READ MORE: Who is Jim Prentice?
From then on he focused on university, graduating with a law degree and going to work in Alberta as an entrepreneur and a lawyer dealing mainly with land and property rights.
In the background there was politics. Always politics.
From age 20 he worked for the federal and provincial Conservative parties taking a page, he said, from his parents’ involvement in their community.
Save for one failed bid for elected office provincially in 1986 he stayed in the backrooms as an organizer and bean counter. It was an agreement with Karen, his wife, he said, not to get into the all-consuming elected life until their kids were much older.
When he did run again, in 2002, the federal conservative movement was a mess, fractured between the PCs and the Canadian Alliance.
Prentice urged reunification and in 2002 stepped aside as the PC candidate in Calgary Southwest so that then-Alliance leader Stephen Harper could run unopposed to represent the centre-right.
In 2004, at age 47, he finally grabbed the brass ring, winning the Calgary riding for the newly merged Conservative Party.
In 2006 Harper won a minority government and Prentice was in cabinet. Over the following six-plus years he was given high marks for his work in diverse portfolios – Indian and Northern Affairs, Industry, and Environment.
The defining moment, he said, came before his cabinet days, when the Conservatives were still the Opposition in 2005.
Prentice decided to vote for a controversial Liberal bill endorsing same-sex marriage.
“The pressure (to vote no) was incredible,” said Prentice.
“(But) I believe in the rights of individuals, including the rights of communities of faith.
“There’s a duty to balance and protect the rights of everyone.”
WATCH: Jim Prentice to become Alberta’s next premier
That humanist rationale, however, didn’t cut much ice in his riding of Calgary Centre-North.
There were angry letters to the editor.
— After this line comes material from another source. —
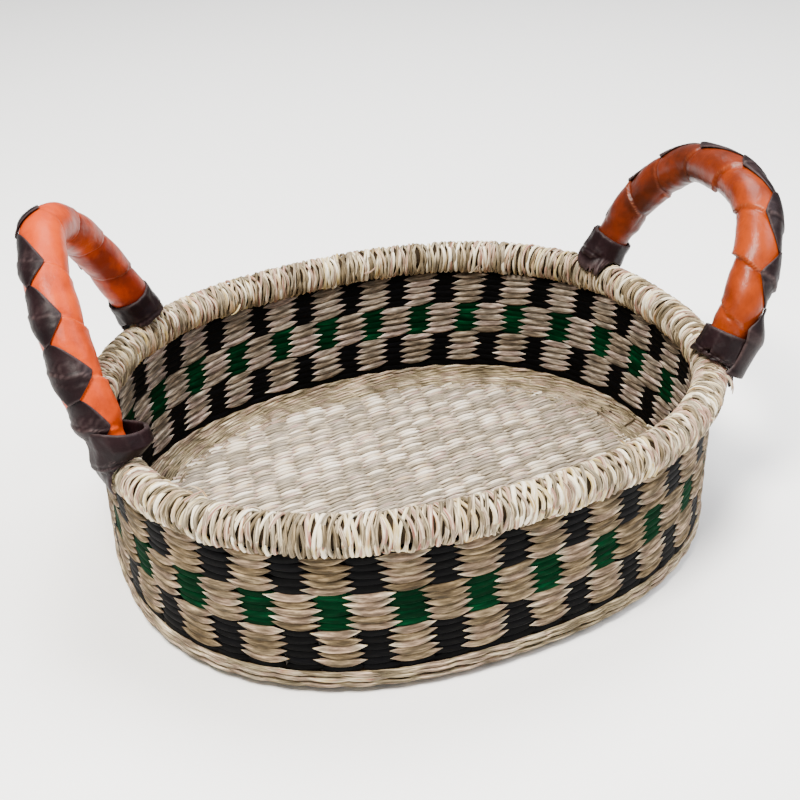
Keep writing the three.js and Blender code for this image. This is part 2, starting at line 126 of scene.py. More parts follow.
# Dried sedge: each float is a bundle of split stems, so its tone changes from float to float and fine
# lines run along it. The strand UV map holds millimetres along the strand and turns round it.
def makeGrass(name, tones, roughness=0.8, specular=0.1, streakMix=0.85, bump=0.8):
    surface = {"Roughness": roughness, "IOR": 1.45, "Specular IOR Level": specular}
    material, tree, shader = startMaterial(name, surface)
    tone = addNode(tree, "ShaderNodeAttribute", {"attribute_name": "tone"})
    base = addNode(tree, "ShaderNodeValToRGB", {}, {"Fac": tone.outputs["Fac"]})
    setRamp(base, tones)
    strand = addNode(tree, "ShaderNodeUVMap", {"uv_map": "strand"})
    # 0.07 per mm along and 7 round: stems about 1 mm wide and 15 mm long between changes
    stretch = addNode(tree, "ShaderNodeMapping", {}, {"Vector": strand, "Scale": (0.07, 7, 1)})
    stems = addNode(tree, "ShaderNodeTexNoise", {}, {"Vector": stretch, "Scale": 1.0, "Detail": 4.0,
                                                     "Roughness": 0.6})
    lines = addNode(tree, "ShaderNodeValToRGB", {}, {"Fac": stems})
    setRamp(lines, greyStreaks)
    mix = addNode(tree, "ShaderNodeMix", {"data_type": "RGBA", "blend_type": "OVERLAY"},
                  {0: streakMix, 6: base, 7: lines})
    tree.links.new(mix.outputs[2], shader.inputs["Base Color"])
    relief = addNode(tree, "ShaderNodeBump", {}, {"Strength": bump, "Distance": 0.0006, "Height": stems})
    tree.links.new(relief.outputs["Normal"], shader.inputs["Normal"])
    return material


naturalGrass = makeGrass("dried sedge, natural", [
    (0.0, "#463722"), (0.3, "#76664E"), (0.5, "#8A7A62"),
    (0.66, "#937E6C"), (0.82, "#ADA18C"), (1.0, "#DCD4C2")])
# A greyer copy of the natural sedge for the inside floats: painted shade, the grey of the shaded light inside
# the basket
innerGrassGreyedForShade = makeGrass("dried sedge, greyed as painted shade, inside", [
    (0.0, "#4A4036"), (0.3, "#7E7264"), (0.5, "#948A7E"),
    (0.66, "#A08E86"), (0.82, "#B8AEA4"), (1.0, "#E2DCD2")])
footGrass = makeGrass("dried sedge, foot", [
    (0.0, "#6A5A40"), (0.3, "#92846A"), (0.5, "#A69A80"),
    (0.66, "#B09A88"), (0.82, "#C0B8A0"), (1.0, "#E6E0D0")], streakMix=0.9)
floorGrass = makeGrass("dried sedge, pale floor", [
    (0.0, "#70624C"), (0.3, "#9A8D79"), (0.5, "#ADA290"), (0.7, "#C2B6A8"), (1.0, "#EEE8DE")],
    roughness=0.74, specular=0.2, streakMix=0.7, bump=0.5)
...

Staff in his riding office quit. People told him his political career was finished. One angry Calgarian passed him in a pickup truck, pulled over and threatened clean his clock on the spot.
They set fire to his veranda.
In the church, where he was married and his children were baptized, Prentice and his wife Karen arrived to find that day’s sermon was a warning about him.
When he finally voted, it was at once one of his proudest moments, followed by one he will forever regret.
Prentice always prided himself on going out the front door of the Commons, to face the media and answer for his actions.
On that day, he didn’t.
“It was pandemonium out there,” he said. “Every journalist in the country was there ready to descend on me.
“It’s the only time I ever went out the back door of the House of Commons.
“It’s the only thing I regret, because I don’t ever walk out the back door.”